Dr. Brunsman admits he was concerned the class would become stale after a few years—after all, Washington has been dead for more than 200 years. However, new and exciting sources of information about the first president have continued to come to light.

Mount Vernon purchased Washington’s copy of the U.S. Constitution at auction in 2013, which wasn’t previously available to scholars. The George Washington Papers, a project led by the University of Virginia, has also continued to publish copies of Washington’s correspondence. There are still years of letters written to and by Washington from the Revolutionary War era that have not been released.

“One of the really exciting things that has happened is for me to discover along with the students how much there is left to know,” he said. “Maybe this won’t be the case forever, but at least for now we have plenty of new things to explore.”

History is also always being reinterpreted and reexamined as new issues come to light. When this happens, the focus of the class readings also shifts. Since 2012, the class has spent more time on the topic of Washington and slavery, and the hit musical Hamilton has provided a new lens to view Washington’s presidency. The class also works with Stephen Hammond, a descendant of the enslaved community at Mount Vernon and Arlington House.

Washington is central to the class, but many students have chosen to focus their research on people who exist at the periphery of his life.

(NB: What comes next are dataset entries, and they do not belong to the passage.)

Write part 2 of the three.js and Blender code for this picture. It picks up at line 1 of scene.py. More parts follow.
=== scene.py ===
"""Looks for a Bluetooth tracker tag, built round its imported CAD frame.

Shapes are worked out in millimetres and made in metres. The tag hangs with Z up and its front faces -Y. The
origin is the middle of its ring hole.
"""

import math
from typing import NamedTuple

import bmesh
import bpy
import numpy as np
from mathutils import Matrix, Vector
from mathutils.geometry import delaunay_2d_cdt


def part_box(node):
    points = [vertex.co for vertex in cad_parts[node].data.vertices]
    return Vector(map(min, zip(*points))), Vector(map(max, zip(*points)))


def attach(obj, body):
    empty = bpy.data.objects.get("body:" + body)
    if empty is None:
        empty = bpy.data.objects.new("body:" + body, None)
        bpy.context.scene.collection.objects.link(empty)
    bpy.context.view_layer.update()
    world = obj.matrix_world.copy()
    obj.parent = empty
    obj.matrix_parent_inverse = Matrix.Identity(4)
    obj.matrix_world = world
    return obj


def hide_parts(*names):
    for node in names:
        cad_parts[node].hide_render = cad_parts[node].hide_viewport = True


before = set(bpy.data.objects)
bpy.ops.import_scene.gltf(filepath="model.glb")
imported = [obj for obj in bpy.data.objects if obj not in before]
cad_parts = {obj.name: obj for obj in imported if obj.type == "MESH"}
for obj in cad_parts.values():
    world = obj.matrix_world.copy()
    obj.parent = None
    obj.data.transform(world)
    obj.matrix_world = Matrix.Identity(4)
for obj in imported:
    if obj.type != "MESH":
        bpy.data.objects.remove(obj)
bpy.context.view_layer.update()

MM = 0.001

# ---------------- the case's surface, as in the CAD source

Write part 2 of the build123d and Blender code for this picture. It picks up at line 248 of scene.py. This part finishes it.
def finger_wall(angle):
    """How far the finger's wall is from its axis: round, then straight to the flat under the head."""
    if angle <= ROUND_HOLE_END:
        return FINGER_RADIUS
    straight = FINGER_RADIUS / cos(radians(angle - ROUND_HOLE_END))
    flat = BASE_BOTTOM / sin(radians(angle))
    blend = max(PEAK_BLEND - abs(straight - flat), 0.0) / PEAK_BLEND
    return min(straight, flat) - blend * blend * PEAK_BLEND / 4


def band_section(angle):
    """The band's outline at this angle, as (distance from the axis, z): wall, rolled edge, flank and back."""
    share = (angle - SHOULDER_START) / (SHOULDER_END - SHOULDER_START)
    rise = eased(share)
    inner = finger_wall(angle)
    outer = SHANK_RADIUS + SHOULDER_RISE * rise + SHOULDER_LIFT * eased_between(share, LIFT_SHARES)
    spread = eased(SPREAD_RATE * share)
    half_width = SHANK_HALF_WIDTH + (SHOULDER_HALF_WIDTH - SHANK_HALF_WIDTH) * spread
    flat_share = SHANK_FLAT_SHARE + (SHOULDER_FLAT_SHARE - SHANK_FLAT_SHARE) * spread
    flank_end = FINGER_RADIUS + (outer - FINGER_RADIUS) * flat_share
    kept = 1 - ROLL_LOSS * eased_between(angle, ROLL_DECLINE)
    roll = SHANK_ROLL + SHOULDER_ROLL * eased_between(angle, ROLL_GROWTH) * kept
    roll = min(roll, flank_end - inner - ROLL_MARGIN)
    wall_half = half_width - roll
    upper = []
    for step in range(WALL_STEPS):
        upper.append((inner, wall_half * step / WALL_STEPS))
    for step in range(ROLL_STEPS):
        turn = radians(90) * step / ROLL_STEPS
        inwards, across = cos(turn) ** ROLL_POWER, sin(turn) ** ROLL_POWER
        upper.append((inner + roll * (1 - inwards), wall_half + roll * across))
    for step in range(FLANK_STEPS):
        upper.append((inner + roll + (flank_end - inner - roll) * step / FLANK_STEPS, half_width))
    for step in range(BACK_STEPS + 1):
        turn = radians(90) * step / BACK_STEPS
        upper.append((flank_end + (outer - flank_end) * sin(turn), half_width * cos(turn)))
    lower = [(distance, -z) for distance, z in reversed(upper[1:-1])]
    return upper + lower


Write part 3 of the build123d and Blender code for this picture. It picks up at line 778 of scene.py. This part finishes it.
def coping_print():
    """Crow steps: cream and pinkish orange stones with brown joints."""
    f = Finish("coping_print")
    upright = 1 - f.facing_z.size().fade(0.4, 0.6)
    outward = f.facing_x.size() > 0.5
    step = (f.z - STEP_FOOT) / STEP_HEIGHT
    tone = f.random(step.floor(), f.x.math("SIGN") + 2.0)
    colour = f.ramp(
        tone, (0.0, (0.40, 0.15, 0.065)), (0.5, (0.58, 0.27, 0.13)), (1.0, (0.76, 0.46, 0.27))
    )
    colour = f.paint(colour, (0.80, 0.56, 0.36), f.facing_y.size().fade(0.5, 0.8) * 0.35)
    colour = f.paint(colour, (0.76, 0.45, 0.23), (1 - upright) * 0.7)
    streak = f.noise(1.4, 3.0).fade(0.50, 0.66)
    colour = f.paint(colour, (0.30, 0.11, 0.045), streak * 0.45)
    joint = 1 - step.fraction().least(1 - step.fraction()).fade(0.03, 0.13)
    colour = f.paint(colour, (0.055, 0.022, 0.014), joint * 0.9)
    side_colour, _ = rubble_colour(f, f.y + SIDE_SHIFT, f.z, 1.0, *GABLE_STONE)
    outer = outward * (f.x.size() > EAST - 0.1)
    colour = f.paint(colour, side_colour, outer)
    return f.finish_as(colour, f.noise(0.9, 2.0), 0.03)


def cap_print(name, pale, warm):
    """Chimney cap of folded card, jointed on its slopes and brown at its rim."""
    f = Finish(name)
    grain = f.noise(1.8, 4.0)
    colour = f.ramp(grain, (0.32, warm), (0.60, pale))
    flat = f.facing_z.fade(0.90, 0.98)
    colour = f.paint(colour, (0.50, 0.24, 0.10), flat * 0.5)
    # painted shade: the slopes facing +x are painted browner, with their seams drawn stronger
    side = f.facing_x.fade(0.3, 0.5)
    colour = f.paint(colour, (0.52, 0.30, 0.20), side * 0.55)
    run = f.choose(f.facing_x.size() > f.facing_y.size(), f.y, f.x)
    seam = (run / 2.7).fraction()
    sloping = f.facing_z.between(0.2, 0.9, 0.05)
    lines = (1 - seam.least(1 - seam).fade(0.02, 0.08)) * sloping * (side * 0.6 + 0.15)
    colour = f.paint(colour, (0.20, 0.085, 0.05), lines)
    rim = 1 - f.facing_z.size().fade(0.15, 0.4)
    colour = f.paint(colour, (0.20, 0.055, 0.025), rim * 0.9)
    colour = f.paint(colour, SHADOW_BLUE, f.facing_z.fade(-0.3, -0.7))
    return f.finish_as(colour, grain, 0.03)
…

To understand Washington’s world, students must recognize the contributions of individuals in the founding era who don’t get the designation of founder.

Students are often surprised to learn how human Washington was, Dr. Brunsman said. He had normal problems and made mistakes, especially in his early life. The opportunity to see how Washington grew over the trajectory of his life is a learning moment for students.

“We definitely teach Washington in a way that is hopefully honest, warts and all,” Dr. Brunsman said. “I think he still comes out looking pretty good under that treatment.”